FDA Collaboration Seeks to Speed Development of Pneumococcal Vaccines for Children in Developing Countries
PATH supports FDA advancement of a key step in vaccine development
The U.S. Food and Drug Administration (FDA) today announced a collaboration with PATH to advance development of a vaccine to protect children against diseases caused by Streptococcus pneumoniae (pneumococcus), especially pneumonia.
Worldwide, the bacterium also causes infections of the brain (meningitis), blood (sepsis), and middle ear (otitis media) and each year kills about 1 million children younger than 5 years of age. The collaboration aims to improve the techniques used to produce effective, safe, and affordable vaccines against pneumococcal disease for children in the developing world.
PATH is an international nonprofit organization based in Seattle that creates sustainable, culturally relevant, and affordable solutions to help communities worldwide to break cycles of poor health.
The collaborative project, expected to run for two years, is being conducted under the Cooperative Research and Development Agreement (CRADA) program.
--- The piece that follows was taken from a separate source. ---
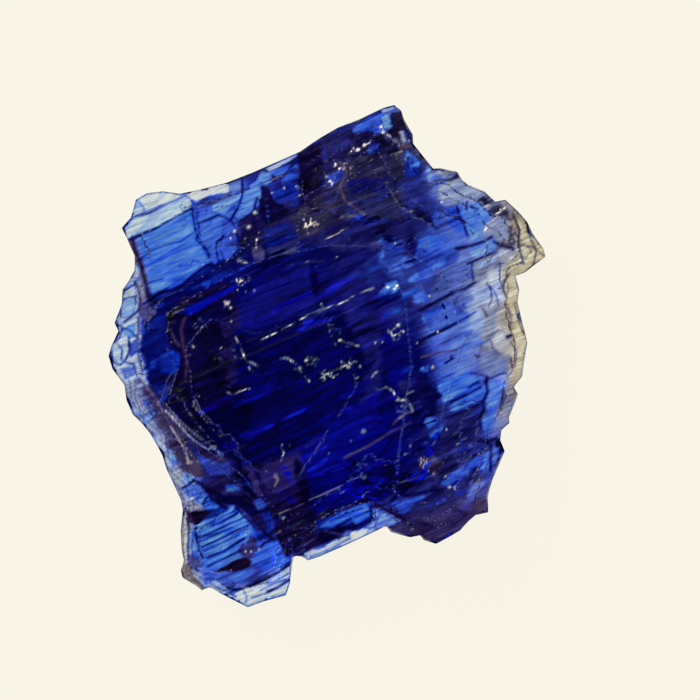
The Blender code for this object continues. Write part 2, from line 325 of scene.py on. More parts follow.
grid[rim_points] = onto_rim(grid[rim_points])
rim_gap[rim_points] = 0
plan = grid[used]
gap = rim_gap[used]
along, across = plan @ GRAIN, plan @ ACROSS
print("cells:", len(cells), "points:", len(used), "on the rim:", len(rim_points))

# %% [markdown]
# ## Fewer cells below
# The underside is seen only through the stone or from below, so blocks of three by three
# cells become one face there. A block next to the rim keeps its small cells, and a block next
# to those gets the extra corners that it needs, so the body stays closed.

# %% The cells of the underside
BLOCK = 3
whole = [BLOCK * (count // BLOCK) for count in kept.shape]
blocks = kept[:whole[0], :whole[1]].reshape(whole[0] // BLOCK, BLOCK, whole[1] // BLOCK, BLOCK)
blocks = blocks.all(axis=(1, 3))
covered = np.zeros_like(kept)
covered[:whole[0], :whole[1]] = blocks.repeat(BLOCK, 0).repeat(BLOCK, 1)
small_cells = corners[kept & ~covered]
step = np.arange(BLOCK)
border_along = np.concatenate([step, np.full(BLOCK, BLOCK), BLOCK - step, np.zeros(BLOCK, int)])
border_across = np.roll(border_along, BLOCK)
block_along, block_across = np.nonzero(blocks)
border = number[BLOCK * block_along[:, None] + border_along, BLOCK * block_across[:, None] + border_across]
needed = np.zeros(number.size, bool)
needed[small_cells.ravel()] = True
needed[rim_points] = True
wanted = needed[border]
wanted[:, ::BLOCK] = True
low_used = np.unique(np.concatenate([border[wanted], small_cells.ravel()]))
print("faces below:", len(small_cells) + len(border))

# %% Softening a field


def spread(values, times):
    """Soften a field: each point becomes the mean of itself and its neighbours, many times."""
    field = np.zeros((number.size, values.shape[1]))
    weight = np.zeros((number.size, 1))
    field[used], weight[used] = values, 1
    field, weight = field.reshape(*grid_shape, -1), weight.reshape(*grid_shape, 1)
    for _ in range(times):
        for axis in (0, 1):
            field = (np.roll(field, 1, axis) + field + np.roll(field, -1, axis)) / 3
            weight = (np.roll(weight, 1, axis) + weight + np.roll(weight, -1, axis)) / 3
    return (field / np.maximum(weight, 1e-9)).reshape(number.size, -1)[used]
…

The program allows federal laboratories and businesses to form partnerships that help expedite research activities.
Under the agreement, PATH will help the FDA obtain materials needed for the agency to develop the conjugate vaccine technology. PATH also will provide approximately $480,000 to the FDA for the development of both the conjugation technology and tests to determine if the carrier proteins are properly linked to the polysaccharides.
The goal of the CRADA is to evaluate the application of Center for Biologics Evaluation and Research (CBER) conjugation technology to pneumococcal vaccines. If it holds promise for fulfilling the goal of providing safe, effective, and affordable pneumococcal vaccines, the CRADA permits transfer of the technology to the China National Biotec Group's Chengdu Institute of Biological Products, and eventually to groups in other developing countries as appropriate.
"CBER will use its scientific expertise to develop technology for a vaccine against pneumococcal disease that is safe and effective," said Karen Midthun, M.D., acting director of the FDA's CBER. "The collaboration with PATH is an example of how the FDA applies technologies it develops to public health issues in the United States and throughout the world under the agency's Critical Path Initiative."
The goal of the FDA's work is to improve the efficiency of a key technology in the development of pneumococcal conjugate vaccine candidates. The technology is used to link a piece of the bacterium's surface coating, a polysaccharide made up of long chains of sugars, to a special molecule called a carrier protein in a process called conjugation.
When carrier proteins are joined with the polysaccharides, they significantly increase the strength of the immune response. Without these proteins, the polysaccharides by themselves would not trigger an adequate immune response in young children.
CBER conjugation technology has already been used by the Meningitis Vaccine Project-a partnership between PATH and the World Health Organization-for the development of a conjugate vaccine to prevent meningococcal meningitis in Africa.